Mas, cabe verificar se a vitima da lesão se colocou em situação de risco, e estimular o cidadão a se auto preservar como ser humano.
Não se justificam lesões e estas devem ser ressarcidas sempre. Mas, pessoas honradas, tendo por honra um dos atributos mais valiosos do ser humano, tanto que aLex Mater a prevê como direito garantido individualmente precisam preservar sua intimidade, robustecer sua reputação com registros pregressos de boa índole, sendo respeitado pelo respeito que se auto atribui, evitando ou reduzindo o risco de ações lesivas praticadas por outrem contra sua moral e viabilizando melhores formas de atribuir contornos rígidos à condenação de eventuais agressores.
A despeito do art. 186 do Código Civil Brasileiro, definir como ato ilícito a ação ou omissão voluntária, negligência ou imprudência que viole direito e cause dano a outrem, ainda que exclusivamente moral; é preciso que não haja razões para que as lesões se verifiquem como fruto de mal entendido, afinal o que representa ofensas para uns, pode não passar de picardias para outros que creem não estar proferindo mais do que anedotas.

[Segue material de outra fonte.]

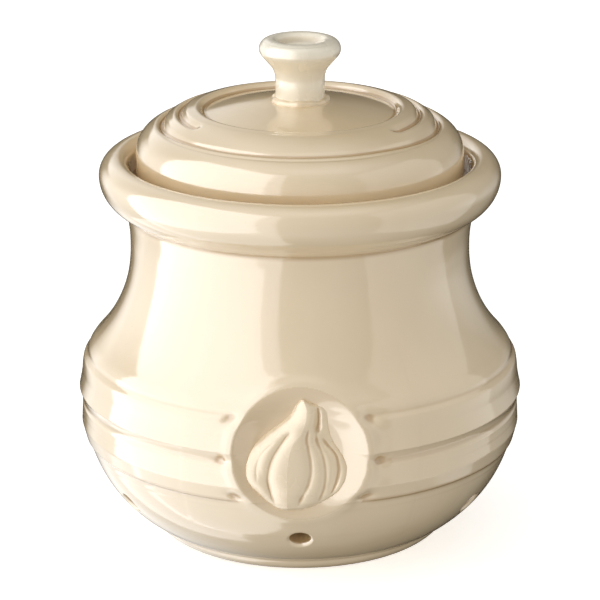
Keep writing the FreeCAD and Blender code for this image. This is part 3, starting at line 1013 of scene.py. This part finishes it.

Tanto que, no parecer “Dano moral nas redes sociais”, publicado por Veloso de Melo Advogados em http://velosodemelo.jusbrasil.com.br/noticias/100556009/dano-moral-nas-redes-sociais, destaca-se que “para haver a responsabilização em sede de danos morais devem ser analisados certos requisitos, dentre eles: a ação do agente resultado lesivo nexo de causalidade, caracterizando assim a meu ver, o dever de indenizar.”
Tal verificação é deveras complexa, pois considerando as particularidades do subjetivismo da moral de cada um, pode ser difícil reconhecer o limite que separa a sátira aceitável da ofensa repudiada. Assim, se as pessoas se colocam espontaneamente em posição de zombarias, como requerer, a posterioriressarcimentos por danos que assumiram o risco de sofrer? E, mesmo que seja possível, a quantificação do ressarcimento se dará em proporção equivalente daquele que optou por se preservar enquanto titular de dignidade e integridade moral comuns aos cidadãos, seres humanos?
A reflexão sobre esta questão contribui para distinguir danos de meros aborrecimentos, comumente mencionados em decisões judiciais a exemplo do que segue.
APELAÇÃO CÍVEL – INDENIZAÇÃO - OFENSA EM REDE SOCIAL DA INTERNET – COMENTÁRIOS NO FACEBOOK – DANO MORAL – NÃO CONFIGURADO - SENTENÇA MANTIDA- RECURSO NÃO PROVIDO. – Se não houve menção ao nome do autor, tampouco ofensa direta a ele nos comentários realizados em rede social e, além disso, não foi demonstrada a intenção do réu de atingir a honra subjetiva do autor, violando a integridade emocional, a imagem ou a reputação deste, não há que se falar em abalo de ordem moral. – Meros aborrecimentos não ensejam indenização a título de dano moral. (Processo: AC 10194120074498001 MG, Relator (a): Amorim Siqueira, Julgamento: 08/10/2014, Órgão Julgador: Câmaras Cíveis / 9ª CÂMARA CÍVEL, Publicação: 16/10/2014)
O referido parecer prossegue exemplificando e explicando que: “atualmente é muito comum haver desentendimentos nas redes sociais, entretanto, devemos ter em mente que a reparação por danos morais somente deve ser pleiteada, desde que atenda os requisitos acima elencados.” A proposta é evitar a banalização do dano moral, mas também estimular a autopreservação por parte do cidadão, ser humano, resgatando valores que vaidades difundidas diuturnamente nas redes sociais vem mitigando, fomentando a inversão de valores morais e a degradação de estruturas sociais básicas, imprescindíveis para a boa convivência social.
A questão ora proposta passa pelo direito a indenização por danos morais, sendo este reconhecido e inconteste; o que se propõe é que em redes sociais as ações não sejam antissociais, verificando as redes sociais como ambientes de convívio público, um espaço comum à difusão e o debate sobre ideias, ideologias e teorias, fato que exige respeito mútuo, coletivo, mas, sobretudo, o autorrespeito, como elemento pressuposto à exigência do respeito alheio.
É comum que se espere e exija dos Tribunais razoabilidade e proporcionalidade nas condenações por danos morais, mas deve-se, igualmente exigir a presença de tais princípios nas condutas sociais dos seres humanos.
Sendo a proporcionalidade uma estrutura racionalmente definida, traduzida pela adequação e necessidade de proporcionalidade em sentido estrito, ao passo que a razoabilidade pode ser um elemento do qual os Tribunais podem se servir para delimitar as decisões proferidas analisando a compatibilidade entre meios e fins; tais princípios devem ser igualmente considerados pelos homens nas suas ações cotidianas.
Devemos nos precaver para que tenhamos menos razões de demandar por ressarcimento, e respeitar o próximo, antes de exigir dele o respeito que almejamos, considerando a todo instante nossa igualdade material e formal.